- DIRECTION: Look through the data for the string "with". Copy every line where it is found.

### DATA PROVIDED ###

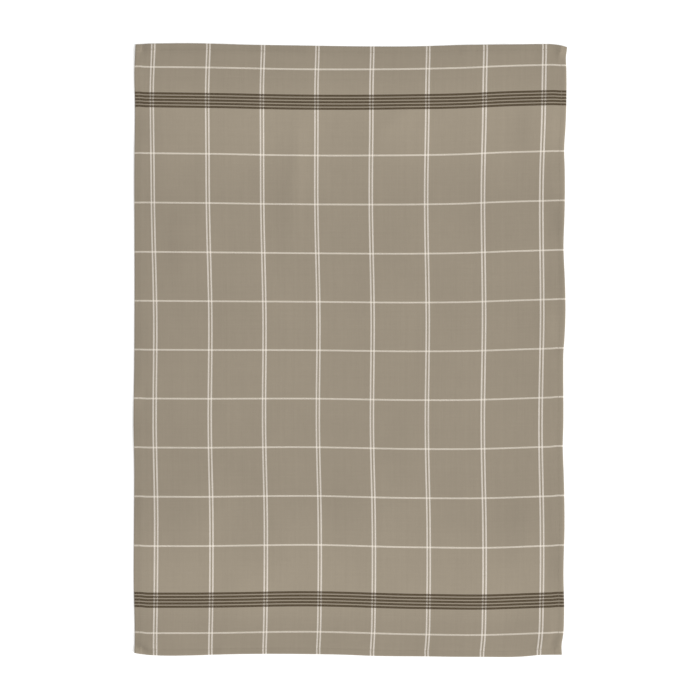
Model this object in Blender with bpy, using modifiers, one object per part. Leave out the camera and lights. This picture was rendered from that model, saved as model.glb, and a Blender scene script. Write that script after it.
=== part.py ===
"""Tea towel lying flat and face up: one piece of woven cotton with turned hems.

X runs across the cloth, Y along it and Z up. The origin is on the surface that the
cloth lies on, under the middle of the cloth's box.
"""

import bpy
import numpy as np

MM = 0.001

# Driving dimensions, in millimetres
WIDTH = 495.0  # across, between the side hems' outer edges
LENGTH = 702.0  # along, between the end hems' outer edges
CLOTH = 1.2  # thickness of the single cloth
HEM = 2.4  # thickness over the turned layers of a hem
SIDE_HEM = 7.0  # from the side edge to the row of stitches
END_HEM = 8.0  # from the end edge to the row of stitches
CELLS_ACROSS = 30  # of the mesh, between the hems
CELLS_ALONG = 44
RESTS_BELOW = 0.3  # a swell lower than this lies flat

COTTON = (0.33, 0.28, 0.21, 1.0)

# A hem from its outer edge inwards. Columns: share of the hem's width, share of HEM.
HEM_SECTION = (
    (0.0, 0.60),
    (0.25, 1.00),
    (0.80, 0.97),
    (1.0, 0.75),
    (1.3, CLOTH / HEM),
)

# How far each edge stands outside the plain rectangle. Columns: place along the edge,
# distance outwards, in millimetres.
TOP_EDGE = (
    (-247, 0.6),
    (-217, 1.6),
    (-183, 1.8),
    (-114, 0.2),
    (-45, -0.8),
    (24, -1.7),
    (93, -1.4),
    (127, -0.3),
    (196, 0.6),
    (219, 1.0),
    (231, 0.8),
    (242, -1.0),
    (249, -2.7),
)
BOTTOM_EDGE = (
    (-247, -2.8),
    (-233, -0.6),
    (-217, 0.3),
    (-183, 0.2),
    (-148, -0.9),
    (-45, -1.5),
    (-10, -1.0),
    (35, 0.7),
    (93, 1.2),
    (156, 1.7),
    (208, 1.2),
    (222, -0.2),
    (243, -0.6),
)
LEFT_EDGE = (
    (-350, -0.1),
    (-334, -0.4),
    (-265, 0.7),
    (-200, 0.4),
    (-138, 0.1),
    (-80, 0.9),
    (-23, 0.2),
    (57, -0.2),
    (230, -0.2),
    (276, -0.7),
    (322, -0.1),
    (350, -1.3),
)
RIGHT_EDGE = (
    (-350, -3.3),
    (-341, -3.7),
    (-328, -1.7),
    (-305, -0.7),
    (-260, -1.4),
    (-200, -0.3),
    (-145, -1.2),
    (-112, -2.2),
    (-90, -1.6),
    (-22, -1.7),
    (-8, -1.6),
    (8, -0.5),
    (40, 0.7),
    (80, 0.0),
    (118, -1.4),
    (150, -0.4),
    (205, 0.0),
    (230, -0.5),
    (253, 0.9),
    (320, 1.9),
    (338, 1.4),
    (350, 2.7),
)

# Soft swells where the cloth stands off the surface. Columns: centre across, centre
# along, direction in degrees from +X, half length, half width, height, in millimetres.
SWELLS = (
    # creases of the four hem corners
    (-229, 346, 98, 10, 7, 1.3),
    (242, 345, 88, 13, 6, 1.4),
    (228, 341, 96, 14, 7, 0.7),
    (-244, -350, -30, 11, 6, 1.4),
    (-231, -338, -30, 18, 7, 1.0),
    (241, -335, 66, 14, 7, 1.1),
    (222, -337, 66, 16, 7, 1.2),
    # slack along the side hems
    (-243, 205, 90, 60, 16, 1.1),
    (-244, -95, 90, 70, 15, 1.2),
    (243, 178, 90, 40, 18, 1.6),
    (244, 55, 90, 45, 20, 1.9),
    (243, -190, 90, 60, 18, 1.5),
    # slack along the end hems
    (-165, 344, 0, 55, 20, 1.3),
    (165, 345, 0, 50, 18, 1.2),
    (-30, -344, 0, 60, 18, 1.1),
    (120, -346, 0, 65, 20, 1.5),
    # long low swells of the open cloth
    (-150, 215, 78, 95, 34, 1.7),
    (35, 225, 64, 100, 36, 1.5),
    (170, 150, 100, 90, 34, 1.9),
    (-95, 40, 100, 105, 36, 1.6),
    (105, -45, 76, 105, 38, 1.8),
    (-165, -120, 84, 100, 34, 1.5),
    (20, -190, 112, 95, 36, 1.6),
    (165, -245, 70, 90, 34, 1.7),
    (-110, -265, 58, 80, 32, 1.3),
)


def clear_scene():
    for thing in list(bpy.data.objects):
        bpy.data.objects.remove(thing, do_unlink=True)


def cotton_material():
    material = bpy.data.materials.new("taupe_cotton")
    material.use_nodes = True
    shader = material.node_tree.nodes["Principled BSDF"]
    shader.inputs["Base Color"].default_value = COTTON
    shader.inputs["Roughness"].default_value = 0.9
    shader.inputs["Metallic"].default_value = 0.0
    material.diffuse_color = COTTON
    return material


def smooth_line(table, at):
    """Reads a table's second column at places of its first, on one smooth line."""
    places, values = np.array(table, dtype=float).T
    slopes = np.gradient(values, places)
    row = np.clip(np.searchsorted(places, at) - 1, 0, len(places) - 2)
    span = places[row + 1] - places[row]
    t = np.clip((at - places[row]) / span, 0.0, 1.0)
    rise = t * t * (3.0 - 2.0 * t)
    leave = t * (1.0 - t) ** 2 * span * slopes[row]
    arrive = t * t * (t - 1.0) * span * slopes[row + 1]
    return values[row] * (1.0 - rise) + values[row + 1] * rise + leave + arrive


def stations(size, hem, cells):
    """Lines of the mesh across one direction: close in the hems, even between them."""
    hem_lines = -size / 2 + hem * np.array([share for share, _ in HEM_SECTION])
    middle = np.linspace(hem_lines[-1], -hem_lines[-1], cells + 1)
    return np.concatenate([hem_lines[:-1], middle, -hem_lines[:-1][::-1]])


def laid_outline(x, y):
    """Moves points of the plain rectangle so that its edges follow the four tables."""
    left = -WIDTH / 2 - smooth_line(LEFT_EDGE, y)
    right = WIDTH / 2 + smooth_line(RIGHT_EDGE, y)
    bottom = -LENGTH / 2 - smooth_line(BOTTOM_EDGE, x)
    top = LENGTH / 2 + smooth_line(TOP_EDGE, x)
    across = x / WIDTH + 0.5
    along = y / LENGTH + 0.5
    return left + (right - left) * across, bottom + (top - bottom) * along


def lift(x, y):
    """Height of the cloth's underside: the swells together, and flat between them."""
    height = np.zeros_like(x)
    for centre_x, centre_y, degrees, half_length, half_width, rise in SWELLS:
        turn = np.radians(degrees)
        along = (x - centre_x) * np.cos(turn) + (y - centre_y) * np.sin(turn)
        across = (y - centre_y) * np.cos(turn) - (x - centre_x) * np.sin(turn)
        height += rise * np.exp(-((along / half_length) ** 2) - (across / half_width) ** 2)
    return np.maximum(height - RESTS_BELOW, 0.0)


def hem_share(x, y):
    """Thickness of the cloth as a share of a full hem."""
    from_side = (WIDTH / 2 - np.abs(x)) / SIDE_HEM
    from_end = (LENGTH / 2 - np.abs(y)) / END_HEM
    places, shares = np.array(HEM_SECTION).T
    return np.interp(np.minimum(from_side, from_end), places, shares)


def make_towel(collection):
    across = stations(WIDTH, SIDE_HEM, CELLS_ACROSS)
    along = stations(LENGTH, END_HEM, CELLS_ALONG)
    cells_x = len(across) - 1
    cells_y = len(along) - 1

    bpy.ops.mesh.primitive_grid_add(x_subdivisions=cells_x, y_subdivisions=cells_y, size=1.0)
    towel = bpy.context.object
    towel.name = "towel"
    mesh = towel.data
    mesh.name = "towel"

    # each vertex of the even grid goes to its own two lines
    places = np.empty(len(mesh.vertices) * 3)
    mesh.vertices.foreach_get("co", places)
    places = places.reshape(-1, 3)
    x = across[np.rint((places[:, 0] + 0.5) * cells_x).astype(int)]
    y = along[np.rint((places[:, 1] + 0.5) * cells_y).astype(int)]

    laid_x, laid_y = laid_outline(x, y)
    laid = np.stack([laid_x, laid_y, lift(laid_x, laid_y)], axis=1)
    middle = (laid.max(axis=0) + laid.min(axis=0)) / 2
    middle[2] = 0.0
    mesh.vertices.foreach_set("co", ((laid - middle) * MM).ravel())
    mesh.update()

    # the single cloth is a part of the hem's thickness, told by a vertex group
    thin = CLOTH / HEM
    hems = towel.vertex_groups.new(name="hems")
    for vertex, share in enumerate(hem_share(x, y)):
        hems.add([vertex], (share - thin) / (1.0 - thin), "REPLACE")

    thicken = towel.modifiers.new("cloth thickness", "SOLIDIFY")
    thicken.thickness = HEM * MM
    thicken.offset = 1.0
    thicken.vertex_group = hems.name
    thicken.thickness_vertex_group = thin

    mesh.materials.append(cotton_material())
    mesh.shade_smooth()
    mesh.set_sharp_from_angle(angle=np.radians(50))

    for old in list(towel.users_collection):
        old.objects.unlink(towel)
    collection.objects.link(towel)
    return towel


def main():
    clear_scene()
    collection = bpy.data.collections.new("tea_towel")
    bpy.context.scene.collection.children.link(collection)
    make_towel(collection)


main()
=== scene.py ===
import math

import bpy
import numpy as np
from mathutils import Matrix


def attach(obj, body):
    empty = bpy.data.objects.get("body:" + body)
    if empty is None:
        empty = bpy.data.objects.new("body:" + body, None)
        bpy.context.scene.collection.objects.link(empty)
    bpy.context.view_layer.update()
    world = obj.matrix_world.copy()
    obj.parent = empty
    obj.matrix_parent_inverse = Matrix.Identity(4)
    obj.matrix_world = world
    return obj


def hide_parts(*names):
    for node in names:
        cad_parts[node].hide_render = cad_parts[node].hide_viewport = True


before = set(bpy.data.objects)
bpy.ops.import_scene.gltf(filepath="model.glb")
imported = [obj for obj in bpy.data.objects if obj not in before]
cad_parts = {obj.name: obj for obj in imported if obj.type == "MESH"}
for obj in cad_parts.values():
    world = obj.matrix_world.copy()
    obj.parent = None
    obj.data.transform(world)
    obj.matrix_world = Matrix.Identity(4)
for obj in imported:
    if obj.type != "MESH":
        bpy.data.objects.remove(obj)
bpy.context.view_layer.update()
mm = 0.001

# the cloth, in millimetres, with flat places measured from its middle
towel = {
    "width": 495.0,
    "length": 702.0,
    "cutSize": (0.523, 0.738),  # metres, before the hems were turned
    "sideHem": 7.0,  # from the edge to the turned edge under it
    "endHem": 8.0,
    "layer": 0.58,  # thickness of the single cloth
    "thinnest": 0.4,  # least thickness inside the rounded edge
    "turnedUnder": 0.95,  # the two layers folded under a hem
    "turnedStep": 0.25,  # width of their step on the underside
    "cornerExtra": 0.50,  # more of them where two hems meet
    "cornerFade": 1.5,  # width over which that ends, inside the turned edges
    "edgeRound": 2.3,  # how far in from the edge its fold is round
    "stitchInset": 1.2,  # the seam runs this far outside the turned edge
    "sidePull": 0.08,  # how far the seam of a side hem draws the face down
    "endPull": 0.15,  # and that of an end hem
    "stitchReach": 1.5,  # half width of that trough
    "pullUnder": 0.4,  # share of it by which the underside is drawn up there
    "pullEased": 0.5,  # share of it that a pucker of the hem takes away or adds
    "restsBelow": 0.3,  # a swell lower than this lies flat
    "softRise": 0.02,  # how gently a swell leaves the table, in square millimetres
    "cellAcross": 3.6,  # of the mesh, between the hems
    "cellAlong": 4.0,
    # its close lines, counted inwards from an edge and from a turned edge
    "edgeLines": (0, 0.15, 0.4, 0.8, 1.3, 2.2, 3.5),
    "turnLines": (-2.4, -1.7, -1.2, -0.7, -0.25, 0, 0.2, 0.7, 1.6, 3, 5, 8, 12, 16),
}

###

- OUTPUT FOR THIS EXERCISE:
Model this object in Blender with bpy, using modifiers, one object per part. Leave out the camera and lights. This picture was rendered from that model, saved as model.glb, and a Blender scene script. Write that script after it.
"""Tea towel lying flat and face up: one piece of woven cotton with turned hems.
# the cloth, in millimetres, with flat places measured from its middle